* **DATA BLOCK**:
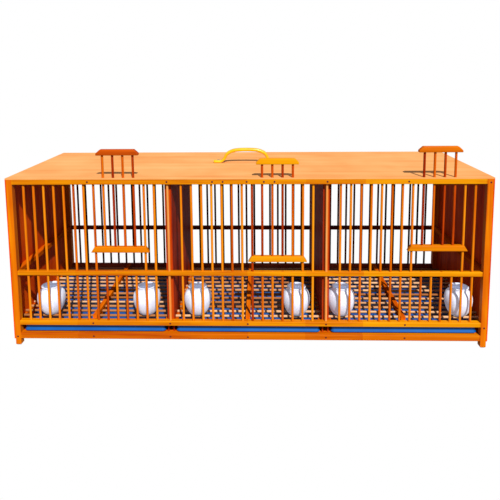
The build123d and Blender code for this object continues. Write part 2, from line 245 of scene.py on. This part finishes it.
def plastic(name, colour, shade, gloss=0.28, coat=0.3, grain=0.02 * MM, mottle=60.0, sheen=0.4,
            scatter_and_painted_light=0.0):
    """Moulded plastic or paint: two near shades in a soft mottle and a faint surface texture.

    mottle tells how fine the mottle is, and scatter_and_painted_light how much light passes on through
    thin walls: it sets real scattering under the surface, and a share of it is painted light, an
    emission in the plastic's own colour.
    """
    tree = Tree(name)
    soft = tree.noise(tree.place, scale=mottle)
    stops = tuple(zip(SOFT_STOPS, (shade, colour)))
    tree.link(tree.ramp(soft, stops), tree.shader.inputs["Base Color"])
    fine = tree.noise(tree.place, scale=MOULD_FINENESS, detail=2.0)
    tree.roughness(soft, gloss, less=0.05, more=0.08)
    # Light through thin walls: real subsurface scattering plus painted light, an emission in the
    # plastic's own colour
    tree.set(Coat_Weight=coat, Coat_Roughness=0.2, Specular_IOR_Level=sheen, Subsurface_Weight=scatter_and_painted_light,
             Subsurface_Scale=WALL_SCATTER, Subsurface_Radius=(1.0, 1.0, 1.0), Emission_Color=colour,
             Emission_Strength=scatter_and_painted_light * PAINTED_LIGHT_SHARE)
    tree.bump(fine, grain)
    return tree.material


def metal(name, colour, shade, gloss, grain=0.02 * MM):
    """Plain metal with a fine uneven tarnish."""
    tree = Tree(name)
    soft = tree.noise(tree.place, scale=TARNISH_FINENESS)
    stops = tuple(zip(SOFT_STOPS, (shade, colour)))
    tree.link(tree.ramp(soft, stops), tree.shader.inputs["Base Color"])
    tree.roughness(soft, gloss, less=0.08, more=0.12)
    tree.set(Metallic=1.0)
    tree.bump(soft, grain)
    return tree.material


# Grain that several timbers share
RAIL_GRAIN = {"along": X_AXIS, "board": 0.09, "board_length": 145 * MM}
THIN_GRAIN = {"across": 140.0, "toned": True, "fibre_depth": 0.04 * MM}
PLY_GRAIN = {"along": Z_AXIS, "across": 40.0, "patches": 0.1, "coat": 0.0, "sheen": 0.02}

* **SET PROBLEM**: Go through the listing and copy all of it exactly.

* **TASK RESULT**:
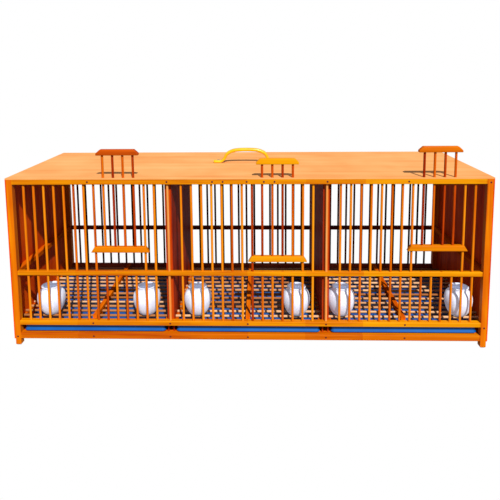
The build123d and Blender code for this object continues. Write part 2, from line 245 of scene.py on. This part finishes it.
def plastic(name, colour, shade, gloss=0.28, coat=0.3, grain=0.02 * MM, mottle=60.0, sheen=0.4,
            scatter_and_painted_light=0.0):
    """Moulded plastic or paint: two near shades in a soft mottle and a faint surface texture.

    mottle tells how fine the mottle is, and scatter_and_painted_light how much light passes on through
    thin walls: it sets real scattering under the surface, and a share of it is painted light, an
    emission in the plastic's own colour.
    """
    tree = Tree(name)
    soft = tree.noise(tree.place, scale=mottle)
    stops = tuple(zip(SOFT_STOPS, (shade, colour)))
    tree.link(tree.ramp(soft, stops), tree.shader.inputs["Base Color"])
    fine = tree.noise(tree.place, scale=MOULD_FINENESS, detail=2.0)
    tree.roughness(soft, gloss, less=0.05, more=0.08)
    # Light through thin walls: real subsurface scattering plus painted light, an emission in the
    # plastic's own colour
    tree.set(Coat_Weight=coat, Coat_Roughness=0.2, Specular_IOR_Level=sheen, Subsurface_Weight=scatter_and_painted_light,
             Subsurface_Scale=WALL_SCATTER, Subsurface_Radius=(1.0, 1.0, 1.0), Emission_Color=colour,
             Emission_Strength=scatter_and_painted_light * PAINTED_LIGHT_SHARE)
    tree.bump(fine, grain)
    return tree.material


def metal(name, colour, shade, gloss, grain=0.02 * MM):
    """Plain metal with a fine uneven tarnish."""
    tree = Tree(name)
    soft = tree.noise(tree.place, scale=TARNISH_FINENESS)
    stops = tuple(zip(SOFT_STOPS, (shade, colour)))
    tree.link(tree.ramp(soft, stops), tree.shader.inputs["Base Color"])
    tree.roughness(soft, gloss, less=0.08, more=0.12)
    tree.set(Metallic=1.0)
    tree.bump(soft, grain)
    return tree.material


# Grain that several timbers share
RAIL_GRAIN = {"along": X_AXIS, "board": 0.09, "board_length": 145 * MM}
THIN_GRAIN = {"across": 140.0, "toned": True, "fibre_depth": 0.04 * MM}
PLY_GRAIN = {"along": Z_AXIS, "across": 40.0, "patches": 0.1, "coat": 0.0, "sheen": 0.02}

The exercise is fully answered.